Yes, I read through the clues, as, even if, as seems to be the case, Agricola is a new Listener setter, I needed to justify his membership of the Listener Setters’ Oenophile Outfit. I didn’t need to read far: ‘Please bring booze: Earl scrapped cockfight (3)’. Hmmm – I’m not sure that surface reading told me much but we decided it had to be BYO (bring your own) and E, so a BYE had to be some sort of scrapped cockfight and the Big Red Book confirmed that.

So what kind of booze was it? I skipped a couple of clues where we had ‘Yankee chases tea wrapped in gold seal (5)’ Yes, Agricola was getting into his stride now; that had a fine surface reading and was nicely deceptive, as the seal turned out to be an OTARY and not a cuppa that the Yankee was chasing (Y after T[E]A OR). Then ‘Tropical island mostly holds off site fouler (7)’ We worked backwards to NA[U]R(U) with SITE* to get NASTIER and now we had realized that those double clues were each giving us two words with only the first letter changing so TASTIER was the solution to the spumante clue, ‘Nicer bird drinking spumante (7)’ Ah the inevitable crosswordese spumante! It was a TER[N] drinking it but I think we can say cheers Agricola! Be careful not to overdo the alcohol though! Towards the end of the clues, ‘Mouths muddled exclamations, half-cut (5)’ (exclam)ATIO[N]S* giving OSTIA sounds  as though all that alcohol didn’t go down too well.
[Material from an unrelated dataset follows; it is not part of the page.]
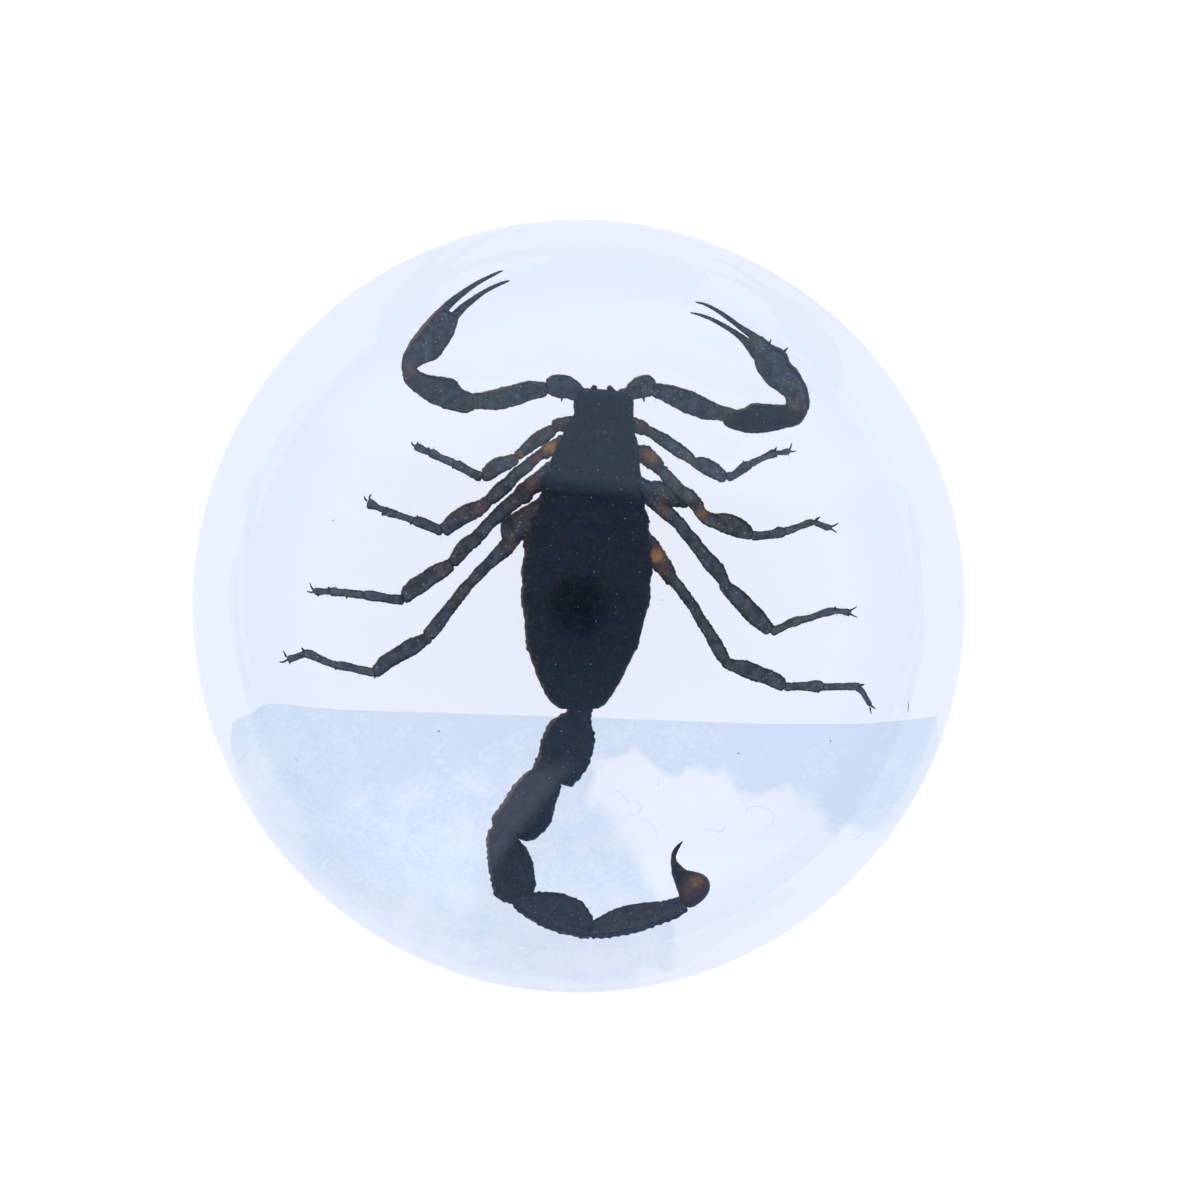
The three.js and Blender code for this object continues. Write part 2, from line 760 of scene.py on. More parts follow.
@dataclass(frozen=True)
class DarkCuticle:
    """The scorpion's hard skin: blue-black with brown clouds and pale specks painted on as glints
    of its granules, brown along the edges that face the head, and amber where it is thin."""

    name: str = "dark_cuticle"
    deep: Colour = (0.0085, 0.0112, 0.0155)
    blue: Colour = (0.0125, 0.0190, 0.0265)
    brown: Colour = (0.0300, 0.0210, 0.0150)
    pale: Colour = (0.0360, 0.0400, 0.0460)
    amber: Colour = (0.95, 0.46, 0.13)
    rust: Colour = (0.54, 0.16, 0.06)
    worn: Colour = (0.31, 0.24, 0.175)
    worn_blue: Colour = (0.265, 0.25, 0.245)
    # Painted highlight: pale specks that stand for glints of the granules.
    fleck_glint: Colour = (0.46, 0.44, 0.41)
    # Painted highlight: pale stipples that stand for glints of the granule tops.
    stipple_glint: Colour = (0.62, 0.60, 0.55)
    warm_edge: Colour = (0.23, 0.12, 0.045)
    cold_edge: Colour = (0.012, 0.026, 0.085)
    roughness: Pair = (0.42, 0.68)
    refractive_index: float = 1.18
    light_reach: Colour = (3.2, 1.4, 0.4)  # millimetres into the amber parts

    def material(self) -> Material:
        """Dark ground, blue, brown and pale clouds, tinted edges, worn level parts, rare pale specks
        and pale stipples painted on as glints of the granules, amber patches that let light through,
        and a grainy bump.

        Returns:
            The material.
        """
        canvas = Canvas(self.name)
        clouds, grain = canvas.noise(1.5, 4.0), canvas.noise(0.34)
        ground = canvas.blend(canvas.spread(clouds, 0.38, 0.62), self.deep, self.blue)
        rusty = canvas.spread(canvas.noise(0.9, 3.0, 0.4), 0.50, 0.68, 0.0, 0.5)
        ground = canvas.blend(rusty, ground, self.brown)
        ground = canvas.blend(canvas.spread(grain, 0.52, 0.74, 0.0, 0.7), ground, self.pale)
        ragged = canvas.spread(grain, 0.3, 0.7, -0.12, 0.12)
        edge = canvas.maths("ADD", canvas.attribute("lean"), ragged)
        ground = canvas.blend(canvas.spread(edge, 0.40, 0.90), ground, self.warm_edge)
        ground = canvas.blend(canvas.spread(edge, -0.40, -0.90), ground, self.cold_edge)
        pale, patchy = canvas.attribute("pale"), canvas.spread(canvas.noise(0.7), 0.3, 0.7, 0.5, 1.3)
        hue = canvas.spread(canvas.noise(1.7, 3.0, 0.3), 0.42, 0.58)
        worn = canvas.blend(hue, self.worn_blue, self.worn)
        ground = canvas.blend(canvas.times(pale, patchy), ground, worn)
        # Painted highlight: rare pale specks as glints of the granules.
        near, drawn = canvas.cells(0.5)
        fleck_glints = canvas.times(canvas.spread(near, 0.12, 0.05), canvas.spread(drawn, 0.56, 0.66))
        ground = canvas.blend(fleck_glints, ground, self.fleck_glint)
        # Painted highlight: pale stipples as glints of the granule tops, strongest where the skin is worn
        # pale.
        near, drawn = canvas.cells(0.34)
        stipple_glints = canvas.times(canvas.spread(near, 0.24, 0.10), canvas.spread(drawn, 0.42, 0.52))
        stipple_glints = canvas.times(stipple_glints, canvas.spread(pale, 0.0, 0.35, 0.03, 0.65))
        ground = canvas.blend(stipple_glints, ground, self.stipple_glint)
        amber = canvas.attribute("amber")
        mottle = canvas.spread(canvas.noise(0.8, 2.0), 0.35, 0.65, -0.15, 0.25)
        golden = canvas.maths("ADD", canvas.spread(amber, 0.25, 0.85), mottle)
        skin = canvas.blend(golden, self.rust, self.amber)
        inner = canvas.spread(canvas.attribute("level"), 0.15, 0.60, 0.45, 1.0)
        blotchy = canvas.spread(canvas.noise(0.45), 0.35, 0.65, 0.7, 1.25)
        patch = canvas.times(amber, inner, blotchy)
        canvas.set(Base_Color=canvas.blend(patch, ground, skin), Subsurface_Weight=patch)
        canvas.set(Subsurface_Radius=self.light_reach, Subsurface_Scale=MM)
        canvas.set(Roughness=canvas.spread(clouds, 0.3, 0.7, *self.roughness))
        canvas.set(IOR=self.refractive_index)
        canvas.bump(grain, 0.03)
        return canvas.material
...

Maybe you’ll be at the setters’ dinner in Paris in March drinking something of better quality – see you there!

We solved steadily, some fairly compact and amusing clues and a couple I moaned about, ‘Trials without charity for eczema sufferers (4)’. The other Numpty was muttering at me ‘Look up that eczema charity on the Internet’ but it was a while before we found NES which, with W/O produced WOES and an extra N, and we guessed at KRONE (which was confirmed later by the Playfair encoding) but still don’t understand the clue ‘Earlier paper about Copenhagen interpretation of Bible cut just after betting game (5) Twelve words to produce five letters? Hmmm. (The other Numpty tells me that clue is thematic, in that the Copenhagen interpretation was part of an argument about the foundations of wave particle duality and that ultimately, it doesn’t seem to matter, as they are the same).
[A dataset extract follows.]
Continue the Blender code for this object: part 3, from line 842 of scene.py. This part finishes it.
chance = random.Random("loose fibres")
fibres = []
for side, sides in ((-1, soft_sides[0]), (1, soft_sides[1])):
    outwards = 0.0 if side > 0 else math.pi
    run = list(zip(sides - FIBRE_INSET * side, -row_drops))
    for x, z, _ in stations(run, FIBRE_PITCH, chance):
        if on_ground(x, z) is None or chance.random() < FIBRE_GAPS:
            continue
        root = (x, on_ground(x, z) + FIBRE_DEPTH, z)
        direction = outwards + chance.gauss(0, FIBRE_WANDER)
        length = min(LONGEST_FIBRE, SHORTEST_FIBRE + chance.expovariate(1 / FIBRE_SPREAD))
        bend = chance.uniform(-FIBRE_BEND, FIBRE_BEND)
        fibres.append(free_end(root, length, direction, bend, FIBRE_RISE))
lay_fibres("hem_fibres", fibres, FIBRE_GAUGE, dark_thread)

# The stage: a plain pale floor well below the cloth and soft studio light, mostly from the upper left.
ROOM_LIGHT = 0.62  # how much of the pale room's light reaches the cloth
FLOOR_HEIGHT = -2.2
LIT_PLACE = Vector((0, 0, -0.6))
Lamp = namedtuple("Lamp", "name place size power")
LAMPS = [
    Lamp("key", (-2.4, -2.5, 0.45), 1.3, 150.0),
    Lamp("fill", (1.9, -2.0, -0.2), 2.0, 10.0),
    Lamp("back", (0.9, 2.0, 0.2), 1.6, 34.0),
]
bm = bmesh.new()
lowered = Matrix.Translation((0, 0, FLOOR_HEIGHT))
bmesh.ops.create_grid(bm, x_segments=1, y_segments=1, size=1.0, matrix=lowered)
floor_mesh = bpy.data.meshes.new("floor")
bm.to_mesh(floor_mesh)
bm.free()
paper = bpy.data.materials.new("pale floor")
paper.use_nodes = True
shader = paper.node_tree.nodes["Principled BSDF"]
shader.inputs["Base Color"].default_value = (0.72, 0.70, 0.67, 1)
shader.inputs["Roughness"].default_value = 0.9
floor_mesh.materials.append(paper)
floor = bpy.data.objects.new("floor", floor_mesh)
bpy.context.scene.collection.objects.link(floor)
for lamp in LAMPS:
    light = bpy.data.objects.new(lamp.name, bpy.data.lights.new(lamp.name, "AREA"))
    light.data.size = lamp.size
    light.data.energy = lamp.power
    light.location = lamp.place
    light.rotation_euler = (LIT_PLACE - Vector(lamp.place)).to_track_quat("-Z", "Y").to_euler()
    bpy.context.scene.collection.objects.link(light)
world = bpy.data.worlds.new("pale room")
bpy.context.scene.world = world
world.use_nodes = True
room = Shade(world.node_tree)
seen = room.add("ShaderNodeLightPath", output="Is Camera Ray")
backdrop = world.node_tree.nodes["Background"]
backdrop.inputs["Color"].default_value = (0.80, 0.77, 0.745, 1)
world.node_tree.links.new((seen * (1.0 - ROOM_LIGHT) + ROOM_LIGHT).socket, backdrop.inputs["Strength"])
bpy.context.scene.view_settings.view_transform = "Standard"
Enough muttering! After a couple of hours we had two sets of wordplay: I RODE UNSTEADILY IN SEWING MACHINE and SAID G’DAY ON BUDDHIST MOUNTAIN (yes, it could have been ‘IN’ as we still hadn’t sussed the KRONE clue).  Sewing machine? Well I have a lovely little Husqvarna, but that has too many letters and Elna has too few. Must be SINGER. SCHROEDINGER has a fine anagram of I RODE in it but that doesn’t quite work. There’s an extra I and that CH to justify. Oh, clever Agricola! Chambers tells us that CH is an obsolete dialect form of ‘ich’ or I.

By this time, the other Numpty was downstairs watching the snooker but he’s the physicist and when I shouted down “It’s HI ZEN BERG – a “heard” clue giving HEISENBERG”, he nonchalantly shouted back “Then the key words are PARTICLE and WAVE”, and, of course, they were, as was demonstrated by the Braingle Playfair solver minutes later. Quinapalus does the same. It is amazing, I think (and I have no qualms about using such resources even if I admire those who work out the Playfair for themselves). Entering just two pairs of letters gives that string of possible key words and, of course WAVE and PARTICLE are there.

The Internet tells me that the particle belongs to Heisenberg and the wave to Schroedinger, who was a wave-mechanics man, but there is supposed to be a thematic animal appearing to resolve any ambiguity and, of course, when I select the right set I find, not a hare (Schroedinger’s hare? No, Schroedinger’s bat? I wonder how many solvers will enter that!) There’s his CAT to highlight. Nice! I love the way the Playfair game was thematic. What a fine debut, thank you, Agricola.

Randy Hare

The Poat hare? A fellow solver sent me an amusing email before even beginning to solve. ‘Bet you a glass of wine in Paris that the duelling pair are the Tortoise and the Hare.’ (Nice idea but he lost didn’t he!) But is it really fair to hide the hare in the clues? ‘One local hare among game lacking purity (12)’ and what self-respecting hare would be among that gone-off venison or whatever? Of course the game was CHESS surrounding [H]ASTEN giving us UNCHASTENESS. However, it was the cheeky little fellow climbing up the grid towards all those DOES that had appeared in the endgame who caught my fancy.